Clinical Trend of the Week (March 18-24): Pneumonia

This week's top search term has an "inappropriate" cause. Two studies recently determined that inappropriate use of broad-spectrum antibiotics to treat pneumonia in children remains common. In one study, the electronic medical records of more than 10,000 children treated for pneumonia found that macrolides and other broad-spectrum antibiotics were prescribed more often than amoxicillin, the appropriate treatment as recommended by current guidelines. A second study reviewed treatment of children hospitalized for pneumonia at 28 different hospitals. Findings revealed that hospitals who created initiatives to boost adherence to guidelines saw a nearly 30% increase in appropriate prescriptions, compared with about 20% in hospitals without those initiatives. Together, these studies shed light on the state of antibiotic use in pediatric pneumonia and resulted in this week's top search term.
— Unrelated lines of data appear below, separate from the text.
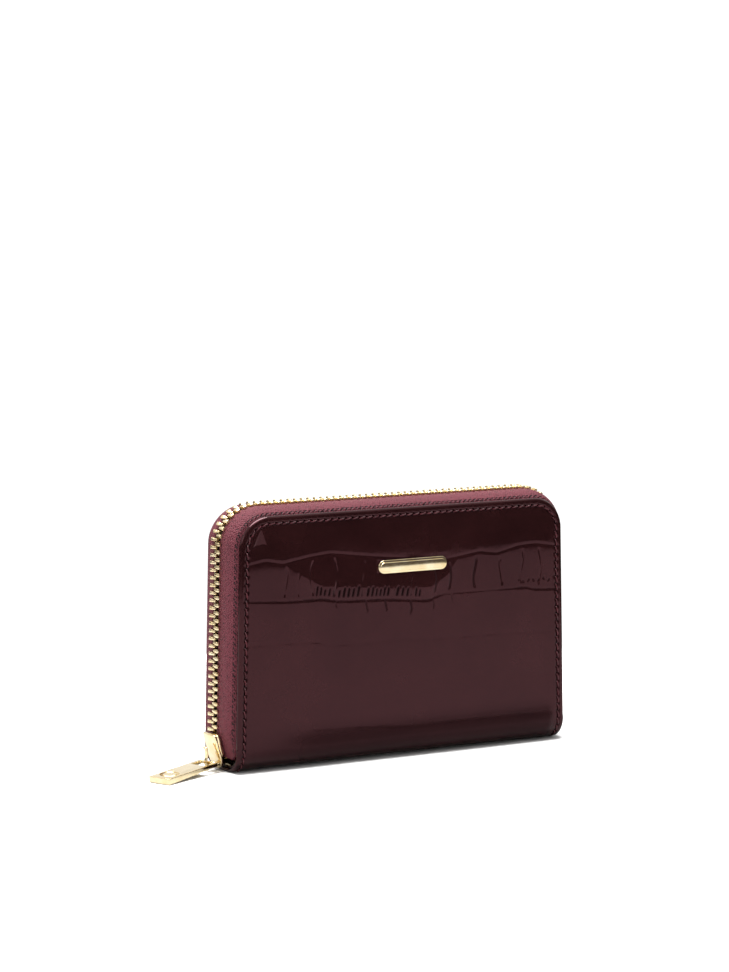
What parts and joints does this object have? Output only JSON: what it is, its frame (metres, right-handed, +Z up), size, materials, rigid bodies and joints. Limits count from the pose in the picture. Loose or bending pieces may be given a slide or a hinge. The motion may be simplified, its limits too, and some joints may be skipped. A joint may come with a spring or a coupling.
{
  "type": "zip-around wallet",
  "caption": "Upright zip-around wallet with glossy embossed leather covers, a metal zip round three sides, card slips, gussets and a zipped coin pocket.",
  "frame": {"origin": "middle of the spine's flat underside, on the surface that the closed wallet stands on", "axes": "+X along the width, -Y out of the front cover, +Z up from the spine to the zipped top edge"},
  "size_m": [0.1635, 0.0273, 0.0897],
  "materials": {
    "patent_leather": "gloss",
    "slip_leather": "satin",
    "lining": "matte",
    "zip_tape": "matte",
    "thread": "satin",
    "board": "matte",
    "gold_metal": "polished"
  },
  "bodies": {
    "center": {"spine_leather": "patent_leather", "spine_lining": "lining", "front_spine_fold": "patent_leather", "rear_spine_fold": "patent_leather", "coin_pocket_front_wall": "lining", "coin_pocket_rear_wall": "lining", "coin_pocket_side_seams": "lining", "coin_zip_tapes": "zip_tape", "coin_zip_teeth": "gold_metal", "coin_zip_stops": "gold_metal", "left_front_gusset": "lining", "left_rear_gusset": "lining", "right_front_gusset": "lining", "right_rear_gusset": "lining", "left_end_tab": "patent_leather", "right_end_tab": "patent_leather"},
    "front_half": {"front_leather": "patent_leather", "front_board": "board", "front_stitching": "thread", "front_zip_tape": "zip_tape", "front_zip_bead": "zip_tape", "front_zip_teeth": "gold_metal", "front_inner_panel": "lining", "front_card_slip_1": "slip_leather", "front_card_slip_2": "slip_leather", "front_card_slip_3": "slip_leather", "front_card_slip_4": "slip_leather", "badge_plate": "gold_metal"},
    "rear_half": {"rear_leather": "patent_leather", "rear_board": "board", "rear_stitching": "thread", "rear_zip_tape": "zip_tape", "rear_zip_bead": "zip_tape", "rear_zip_teeth": "gold_metal", "rear_inner_panel": "lining", "rear_card_slip_1": "slip_leather", "rear_card_slip_2": "slip_leather", "rear_card_slip_3": "slip_leather", "rear_card_slip_4": "slip_leather"},
    "main_slider": {"main_slider_body": "gold_metal", "main_slider_crown": "gold_metal"},
    "main_pull": {"main_pull_tab": "gold_metal"},
    "coin_slider": {"coin_slider_body": "gold_metal", "coin_slider_crown": "gold_metal"},
    "coin_pull": {"coin_pull_tab": "gold_metal"}
  },
  "joints": [
    {"name": "front_half_open", "type": "hinge", "parent": "center", "child": "front_half", "pos_m": [0, -0.0042, 0.008], "axis": [1, 0, 0], "range_deg": [0, 45], "deforming": ["front_spine_fold", "left_front_gusset", "right_front_gusset", "front_zip_bead", "front_zip_teeth"]},
    {"name": "rear_half_open", "type": "hinge", "parent": "center", "child": "rear_half", "pos_m": [0, 0.0042, 0.008], "axis": [-1, 0, 0], "range_deg": [0, 45], "deforming": ["rear_spine_fold", "left_rear_gusset", "right_rear_gusset", "rear_zip_bead", "rear_zip_teeth"]},
    {"name": "main_slider_travel", "type": "slide", "parent": "rear_half", "child": "main_slider", "axis": [0.0232, 0, 0.9997], "range_m": [0, 0.055]},
    {"name": "main_pull_swing", "type": "hinge", "parent": "main_slider", "child": "main_pull", "pos_m": [-0.06927, 0, 0.00286], "axis": [-0.4147, 0.91, 0], "range_deg": [-70, 45]},
    {"name": "coin_slider_travel", "type": "slide", "parent": "center", "child": "coin_slider", "axis": [1, 0, 0], "range_m": [0, 0.094], "deforming": ["coin_zip_teeth"]},
    {"name": "coin_pull_swing", "type": "hinge", "parent": "coin_slider", "child": "coin_pull", "pos_m": [-0.04745, 0, 0.07095], "axis": [0, -1, 0], "range_deg": [0, 175]}
  ]
}
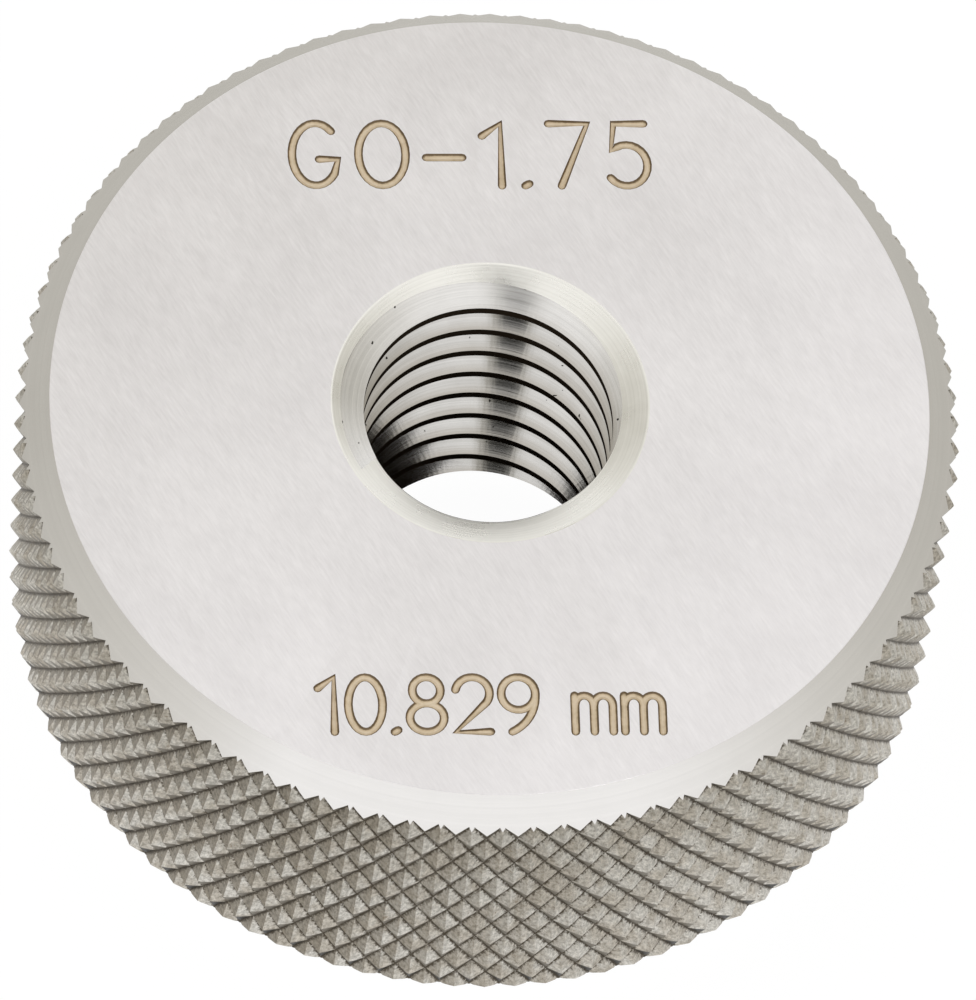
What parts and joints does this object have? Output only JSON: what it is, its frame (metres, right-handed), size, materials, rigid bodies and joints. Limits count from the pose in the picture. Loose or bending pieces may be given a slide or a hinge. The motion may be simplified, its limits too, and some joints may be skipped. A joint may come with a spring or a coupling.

Clinical Trend of the Week (March 11-17): Plaque Psoriasis

A new drug's promising phase 3 trial findings resulted in this week's top search term. With no breakthrough tropical treatment for psoriasis since the 1980s, news that benvitimod, a nonsteroidal anti-inflammatory topical treatment, was safe and effective dramatically increased searches for the condition. The randomized, multicenter, placebo- and comparator-controlled trial of patients with mild to moderate plaque psoriasis found that rates of clearance or near-clearance among those receiving benvitimod were nearly twice that of the placebo group. This search is likely to remain popular as this potentially significant treatment advances towards approval.

Clinical Trend of the Week (March 4-10): ADHD

A "largest-ever" brain imaging study resulted in a large gain in popularity for this week's top search term. The findings of that study, published in The Lancet , revealed small but significant differences in the brain structures of those with attention deficit hyperactivity disorder (ADHD) compared with individuals without the condition. The study analyzed the MRI scans of more than 3,200 people (age 4 y to 63 y), roughly half of whom had a diagnosis of ADHD. The findings revealed that 5 of the 7 brain regions examined were smaller in people with ADHD, and those differences were more pronounced in children. Although early, the hope is that this research may suggest innovative diagnostic and treatment options.

Clinical Trend of the Week (February 25 – March 3): Influenza A

"Elevated" activity led to an elevation in the popularity of this week's top search term. The US Centers for Disease Control and Prevention (CDC) recently noted that influenza activity in the United States increased beginning in mid-December and remained elevated into February. Influenza A viruses comprised the majority of circulating viruses, with vaccine effectiveness against that group estimated to be 43%. Combined with the vaccine's 73% effectiveness against influenza B viruses, the results show that vaccination reduced the risk for outpatient medical visits by nearly half. As clinicians across the country continue to battle seasonal influenza, this term will no doubt remain of much interest.